_EXERCISE OBJECTIVE_
Only the number is wanted: how many lines in the data contain "copy"?

━━━━

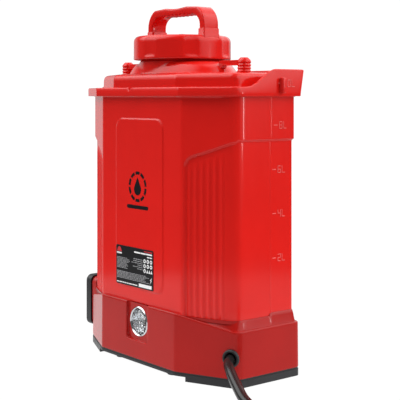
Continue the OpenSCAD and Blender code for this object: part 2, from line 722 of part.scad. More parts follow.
function coil_point(turn, z) = let(a = turn*360 - 90, r = coil_r - coil_pitch*turn)
  [coil_at[0] + r*cos(a), coil_at[1] + r*sin(a), z];
tail_end = coil_point(coil_turns, inlet_z + 2) + 12*[cos(handle_dir), sin(handle_dir), -0.158];

module spray_hose() {
  color(black) {
    sweep(curve(hose_path, 2), ngon(hose_d/2, 12));
    sweep(concat([for (k = [0:6]) coil_point(coil_turns - tail_turn*(1 - k/6),
      hose_d/2 + (inlet_z + 2 - hose_d/2)*(1 - cos(180*k/6))/2)], [tail_end]), ngon(hose_d/2, 12));
  }
}

module hose_coil() {
  inner = coil_r - coil_pitch*coil_turns - hose_d/2;
  color(black) translate([coil_at[0], coil_at[1], 0]) rotate_extrude()
    polygon([[inner, 2.5], [inner + 2.5, 0], [coil_r + 4, 0], [coil_r + 6.5, 2.5],
      [coil_r + 6.5, 10.5], [coil_r + 4, 13], [inner + 2.5, 13], [inner, 10.5]]);
}

// The spray handle's own frame: X from the hose to the lance, -Y towards the trigger.
module in_handle() { translate(tail_end) rotate([0, handle_tilt, handle_dir]) children(); }

module hose_nut() {
  color("#2a2a2c") in_handle() difference() {
    along_x(-4, 0, 0, 10, 16);
    along_x(-5, 0, 0, hose_d/2 + 0.05, 10);
  }
}

module spray_handle() {
  color(black) in_handle() difference() {
    union() {
      translate([12.2, 0, 0]) rotate([90, 0, 90]) linear_extrude(84)
        polygon(rounded([[-13, -10.5], [13, -10.5], [13, 10.5], [-13, 10.5]], [9, 9, 9, 9]));
      along_x(96, 0, 0, 10.5, 34);
      box([96, -27, -7], [112, -6, 7]);
    }
    box([94, -29, -4.2], [113, -14, 4.2]);
    translate([104, -21, -20]) cylinder(r = 2.05, h = 40);
  }
}

module trigger() {
  color(red) in_handle() difference() {
    union() {
      translate([0, 0, -4]) linear_extrude(8)
        polygon([[22, -36], [24, -40], [60, -33], [100, -26.5], [108, -25], [108, -17.5],
          [100, -17.5], [96, -21], [60, -28]]);
      translate([104, -21, -4]) cylinder(r = 4.2, h = 8);
    }
    translate([104, -21, -20]) cylinder(r = 2.05, h = 40);
  }
}

module trigger_pin() { color("silver") in_handle() translate([104, -21, -7]) cylinder(r = 2, h = 14); }

module lance_outlet() {
  color("#c9a24a") in_handle() difference() {
    union() {
      along_x(130, 0, 0, 10.4, 6);
      along_x(136, 0, 0, 7, 14);
    }
    along_x(129, 0, 0, 2.5, 30);
  }
}

// ---- straps ---------------------------------------------------------------------------

// A bracket on the tank's back with a cross bar that the strap's loop hangs from.
module strap_bracket() {
  difference() {
    face_plate(tank_back + 0.2, tank_back + 2.3, 30, 118, bracket_z - 9, bracket_z + 9, 4);
    for (x = bracket_x) along_y(x, tank_back - 1, bracket_z, 1.75, 9);
  }
  for (x = [52, 92]) translate([x, tank_back, bracket_z]) face_plate(2.3, 13, 0, 4, -8, 8, 1.5);
  along_x(52, tank_back + 9.5, bracket_z, 2.4, 44);
}
module strap_bracket_left() { color(black) mirror([1, 0, 0]) strap_bracket(); }
module strap_bracket_right() { color(black) strap_bracket(); }

// Middle line of one shoulder strap, down the back of the sprayer.
pad_line = [[74, 92, 356], [75, 98, 338], [77, 103, 314], [79, 106, 285], [82, 107, 250],
  [86, 105, 215], [90, 102, 185]];
web_line = [[91, 100.6, 176], [95, 98, 155], [101, 94, 128], [108, 91, 100], [115, 89, 74], [120, 87, 46]];
module shoulder_pad() { sweep(curve(pad_line, 2), slab(56, 11), up = [0, 1, 0.01]); }
module strap_web() {
  sweep(curve(web_line, 2), slab(25, 1.8), up = [0, 1, 0.01]);
  translate([74, tank_back + 9.5, bracket_z]) rotate([0, 90, 0]) difference() {
    union() {
      cylinder(r = 4.4, h = 32, center = true);
      translate([-4.4, 2, -16]) cube([2, 16, 32]);
    }
    cylinder(r = 2.6, h = 40, center = true);
  }
}
module shoulder_pad_left() { color(black) mirror([1, 0, 0]) shoulder_pad(); }
module shoulder_pad_right() { color(black) shoulder_pad(); }
module strap_web_left() { color("#2c2c2c") mirror([1, 0, 0]) strap_web(); }
module strap_web_right() { color("#2c2c2c") strap_web(); }

// Ladder buckle between the pad and the webbing.
module strap_buckle() {
  translate([90.6, 101.4, 180.5]) rotate([0, 3, 0]) {
    box([-19, -3, 1], [19, 3, 4]);
    box([-19, -3, -16], [-15, 3, 4]);
    box([15, -3, -16], [19, 3, 4]);
    box([-19, -4.6, -18], [19, -1.8, -12]);
  }
}
module strap_buckle_left() { color(black) mirror([1, 0, 0]) strap_buckle(); }
module strap_buckle_right() { color(black) strap_buckle(); }

// Hook on the base's back wall that the webbing's lower end hangs from.
module strap_anchor() {
  along_x(106, back_y + 9, 38, 2.4, 30);
  for (x = [106, 132]) box([x, back_y + 0.3, 34], [x + 4, back_y + 11.5, 42]);
}
module strap_anchor_left() { color("#8a8d90") mirror([1, 0, 0]) strap_anchor(); }
module strap_anchor_right() { color("#8a8d90") strap_anchor(); }

// ---- what is drawn ----------------------------------------------------------------------

tank();
tank_outlet();
outlet_washer();
strainer_basket();
cap();
cap_handle();
cap_gasket();
vent_valve();
lance_hanger_left();
lance_hanger_right();
label_plate();
base_housing();
bottom_plate();
rubber_feet();
base_screws();
bracket_screws();
lamp_bezel();
lamp_reflector();
lamp_lens();
lamp_board();
control_panel();
panel_screws();
power_rocker();
speed_knob();
speed_potentiometer();
charge_socket();
charge_cap();
charge_gauge();
lamp_button();
lamp_switch();
hose_grommet();
battery();
battery_clamp();
battery_leads();
pump_motor();
pump_head();
pump_shaft();
pump_bracket();
pressure_switch();
suction_hose();
feed_hose();
spray_hose();
hose_coil();
hose_nut();
spray_handle();
trigger();
trigger_pin();
lance_outlet();
strap_bracket_left();
strap_bracket_right();
shoulder_pad_left();
shoulder_pad_right();
strap_web_left();
strap_web_right();
strap_buckle_left();
strap_buckle_right();
strap_anchor_left();
strap_anchor_right();
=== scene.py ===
import json
import math
import random

import bmesh
import bpy
import numpy as np
from mathutils import Matrix, Vector

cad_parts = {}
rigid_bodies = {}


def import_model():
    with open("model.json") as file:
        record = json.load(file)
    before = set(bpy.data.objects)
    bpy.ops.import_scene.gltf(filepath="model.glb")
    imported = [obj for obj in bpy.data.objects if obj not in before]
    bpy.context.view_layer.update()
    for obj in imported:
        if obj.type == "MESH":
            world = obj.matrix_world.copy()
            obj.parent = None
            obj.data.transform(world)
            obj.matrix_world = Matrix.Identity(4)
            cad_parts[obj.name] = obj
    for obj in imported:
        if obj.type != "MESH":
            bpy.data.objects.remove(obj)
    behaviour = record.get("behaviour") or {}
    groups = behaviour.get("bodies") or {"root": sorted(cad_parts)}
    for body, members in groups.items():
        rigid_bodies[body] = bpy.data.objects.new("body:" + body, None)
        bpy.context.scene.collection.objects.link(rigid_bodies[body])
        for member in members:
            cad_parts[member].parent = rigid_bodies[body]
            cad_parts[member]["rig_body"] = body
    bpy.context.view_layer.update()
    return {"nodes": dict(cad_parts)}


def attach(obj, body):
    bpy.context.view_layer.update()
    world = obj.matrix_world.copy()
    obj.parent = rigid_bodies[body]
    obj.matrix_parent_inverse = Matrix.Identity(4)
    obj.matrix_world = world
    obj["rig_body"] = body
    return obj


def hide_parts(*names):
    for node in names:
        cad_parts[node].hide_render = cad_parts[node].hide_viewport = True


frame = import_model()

# Lengths in this script are in millimetres, in the CAD's own frame; MM turns them into metres.
MM = 0.001
ROOT = "sprayer"
rng = random.Random(4)

# ---- materials ----------------------------------------------------------------------------


class Nodes:
    """A material's node tree, with the calls that this scene needs."""

    def __init__(self, name):
        self.mat = bpy.data.materials.new(name)
        self.mat.use_nodes = True
        self.tree = self.mat.node_tree
        self.shader = self.tree.nodes["Principled BSDF"]
        self.coords = self.tree.nodes.new("ShaderNodeTexCoord").outputs["Object"]

    def add(self, kind, inputs=(), **settings):
        node = self.tree.nodes.new("ShaderNode" + kind)
        for key, value in settings.items():
            setattr(node, key, value)
        for key, value in dict(inputs).items():
            self.put(node.inputs[key], value)
        return node

    def put(self, socket, value):
        if isinstance(value, bpy.types.NodeSocket):
            self.tree.links.new(value, socket)
        else:
            socket.default_value = value

    def set(self, **values):
        for key, value in values.items():
            self.put(self.shader.inputs[key.replace("_", " ")], value)

    def noise(self, scale, detail=3.0, stretch=(1, 1, 1), rough=0.55):
        where = self.add("Mapping", {"Vector": self.coords, "Scale": stretch}).outputs[0]
        return self.add("TexNoise", {"Vector": where, "Scale": scale, "Detail": detail,
                                     "Roughness": rough}).outputs["Fac"]

    def between(self, fac, low, high):
        """A number that follows fac from low to high."""
        return self.add("MapRange", {"Value": fac, "From Min": 0.3, "From Max": 0.7,
                                     "To Min": low, "To Max": high}).outputs[0]

    def tint(self, fac, low, high):
        ramp = self.add("ValToRGB", {"Fac": fac})
        ramp.color_ramp.elements[0].position = 0.3
        ramp.color_ramp.elements[1].position = 0.7
        ramp.color_ramp.elements[0].color = (*low, 1)
        ramp.color_ramp.elements[1].color = (*high, 1)
        return ramp.outputs[0]

    def mix(self, fac, a, b, mode="MIX"):
        node = self.add("Mix", data_type="RGBA", blend_type=mode)
        self.put(node.inputs[0], fac)
        self.put(node.inputs[6], a)
        self.put(node.inputs[7], b)
        return node.outputs[2]

    def math(self, operation, a, b=0.0):
        node = self.add("Math", operation=operation)
        self.put(node.inputs[0], a)
        self.put(node.inputs[1], b)
        return node.outputs[0]

    def bump(self, height, strength, depth):
        self.set(Normal=self.add("Bump", {"Height": height, "Strength": strength,
                                          "Distance": depth}).outputs[0])


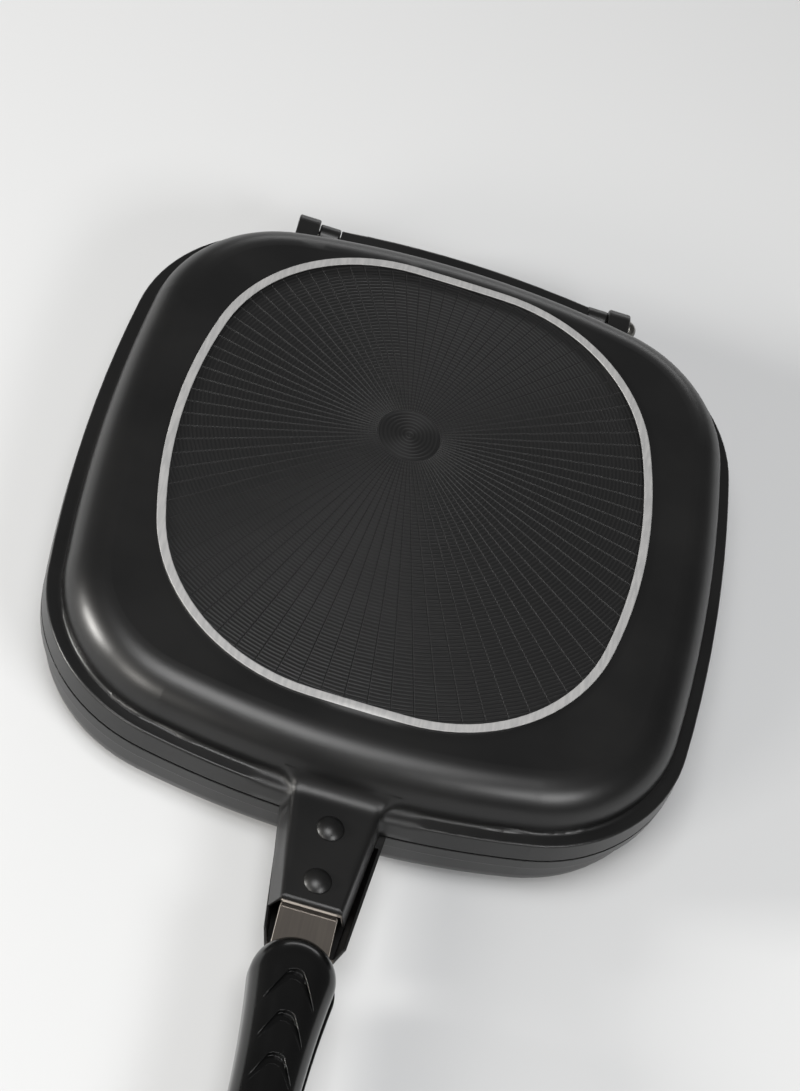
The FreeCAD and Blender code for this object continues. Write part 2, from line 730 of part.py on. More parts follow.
def chevrons(body, kind):
    sketch = body.newObject("Sketcher::SketchObject", kind + "_chevron_plan")
    plane = next(f for f in body.Origin.OriginFeatures if f.Role == "XY_Plane")
    sketch.AttachmentSupport = [(plane, "")]
    sketch.MapMode = "FlatFace"
    tilt = FreeCAD.Rotation(vector(-1, 0, 0), SIZES["chevron_tilt"])
    sketch.AttachmentOffset = FreeCAD.Placement(vector(0, 0), tilt)
    sketch.setExpression(".AttachmentOffset.Base.y", "%s - sizes.chevron_start" % GRIP_FRONT)
    sketch.setExpression(".AttachmentOffset.Base.z", "%s - sizes.chevron_depth" % GRIP_TOP)
    sketch.setExpression(".AttachmentOffset.Rotation.Angle", "sizes.chevron_tilt")
    wide = "sizes.chevron_half_width"
    nose = "sizes.chevron_nose_half_width"
    nose_drop = "sizes.chevron_nose_drop"
    inner_drop = "(%s + sizes.chevron_band)" % nose_drop
    inner = "sizes.chevron_inner_half_width"
    points = [
        ("0 - " + wide, "0 - sizes.chevron_sweep"),
        ("0 - " + inner, "0 - " + inner_drop),
        (inner, "0 - " + inner_drop),
        (wide, "0 - sizes.chevron_sweep"),
        (nose, "0 - " + nose_drop),
        ("0 - " + nose, "0 - " + nose_drop),
    ]
    bends = {1: ("sizes.chevron_inner_nose_radius", -1), 4: ("sizes.chevron_nose_radius", 1)}
    closed_profile(sketch, points, bends)
    depth = "sizes.chevron_depth + sizes.overrun"
    cutter = pocket(body, kind + "_chevron", sketch, depth, True)
    pattern = body.newObject("PartDesign::LinearPattern", kind + "_chevrons")
    pattern.Originals = [cutter]
    axis = next(f for f in body.Origin.OriginFeatures if f.Role == "Y_Axis")
    pattern.Direction = (axis, [""])
    pattern.Reversed = True
    pattern.setExpression("Length", "sizes.chevron_pitch * (sizes.chevron_count - 1)")
    pattern.setExpression("Occurrences", "sizes.chevron_count")
    body.Tip = pattern
    doc.recompute()


def grip_pockets(body, kind, slot):
    """Slot for the strap, bores for screws and inserts, and the seat of the magnet."""
    feature = body.newObject("PartDesign::Pocket", kind + "_slot")
    feature.Profile = slot
    feature.Reversed = True
    length = "sizes.overrun + %s - %s + sizes.grip_slot_clearance" % (GRIP_FRONT, STRAP_END)
    feature.setExpression("Length", length)
    doc.recompute()
    ceiling = "(%s + sizes.grip_slot_clearance)" % STRAP_TOP
    shanks = sketch_on(body, kind + "_shank_holes", "XY_Plane", GRIP_FACE)
    recesses = sketch_on(body, kind + "_head_recesses", "XY_Plane", GRIP_FACE)
    seats = sketch_on(body, kind + "_insert_holes", "XY_Plane", ceiling)
    for i in range(2):
        tag = "screw%d" % i
        circle(shanks, "0", SCREW_Y[i], "(sizes.screw_radius + sizes.screw_clearance)", tag)
        circle(recesses, "0", SCREW_Y[i], "(sizes.screw_head_radius + sizes.screw_clearance)", tag)
        circle(seats, "0", SCREW_Y[i], "(sizes.insert_radius + sizes.insert_clearance)", tag)
    shank_depth = "%s + sizes.insert_height + sizes.screw_end_gap - %s" % (ceiling, GRIP_FACE)
    pocket(body, kind + "_shank_bores", shanks, shank_depth, True)
    pocket(body, kind + "_head_bores", recesses, "sizes.screw_recess_depth", True)
    pocket(body, kind + "_insert_bores", seats, "sizes.insert_height", True)
    seat = sketch_on(body, kind + "_magnet_seat", "XY_Plane", GRIP_FACE)
    radius = "(sizes.magnet_radius + sizes.magnet_cup_wall + sizes.magnet_clearance)"
    circle(seat, "0", MAGNET_Y, radius, "seat")
    pocket(body, kind + "_magnet_bore", seat, "sizes.magnet_height + sizes.magnet_cup_wall", True)


def grip_screws(kind):
    """Slotted screws whose heads lie in the recesses of the inner face."""
    members = []
    for i in range(2):
        tag = "%s_screw_%d" % (kind, i + 1)
        body = new_body(tag)
        seat = "(%s + sizes.screw_recess_depth)" % GRIP_FACE
        under = "(%s - sizes.screw_head_height)" % seat
        tip = "(%s + sizes.grip_slot_clearance + sizes.insert_height)" % STRAP_TOP
        head = sketch_on(body, tag + "_head_plan", "XY_Plane", under)
        circle(head, "0", SCREW_Y[i], "sizes.screw_head_radius", "head")
        pad(body, tag + "_head", head, "sizes.screw_head_height")
        shank = sketch_on(body, tag + "_shank_plan", "XY_Plane", seat)
        circle(shank, "0", SCREW_Y[i], "sizes.screw_radius", "shank")
        pad(body, tag + "_shank", shank, "%s - %s" % (tip, seat))
        slot = sketch_on(body, tag + "_slot_plan", "XY_Plane", under)
        half = "(sizes.screw_slot_width / 2)"
        near = "(%s + sizes.overrun)" % SCREW_Y[i]
        far = "(%s - sizes.overrun)" % SCREW_Y[i]
        points = [("0 - " + half, far), (half, far), (half, near), ("0 - " + half, near)]
        closed_profile(slot, points)
        pocket(body, tag + "_slot", slot, "sizes.screw_slot_depth", True)
        members.append(body)
    return members


def grip_inserts(kind):
    """Threaded brass bushes moulded into the grip above the strap."""
    members = []
    for i in range(2):
        tag = "%s_insert_%d" % (kind, i + 1)
        body = new_body(tag)
        ceiling = "%s + sizes.grip_slot_clearance" % STRAP_TOP
        plan = sketch_on(body, tag + "_plan", "XY_Plane", ceiling)
        circle(plan, "0", SCREW_Y[i], "sizes.insert_radius", "outer")
        circle(plan, "0", SCREW_Y[i], "(sizes.screw_radius + sizes.insert_clearance)", "bore")
        pad(body, tag + "_bush", plan, "sizes.insert_height")
        members.append(body)
    return members


def magnet(kind):
    """Round magnet that faces the other grip."""
    body = new_body(kind + "_magnet_disc")
    plan = sketch_on(body, kind + "_magnet_plan", "XY_Plane", GRIP_FACE)
    circle(plan, "0", MAGNET_Y, "(sizes.magnet_radius - sizes.magnet_clearance)", "disc")
    pad(body, kind + "_magnet_slug", plan, "sizes.magnet_height - sizes.magnet_clearance")
    return body


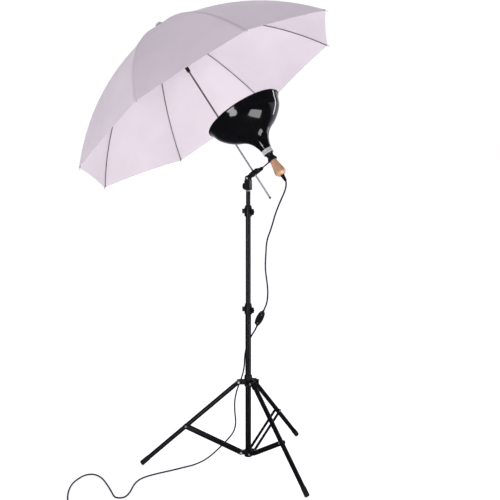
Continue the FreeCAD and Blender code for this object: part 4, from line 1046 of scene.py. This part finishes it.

━━━━

_FINAL RESULT_
2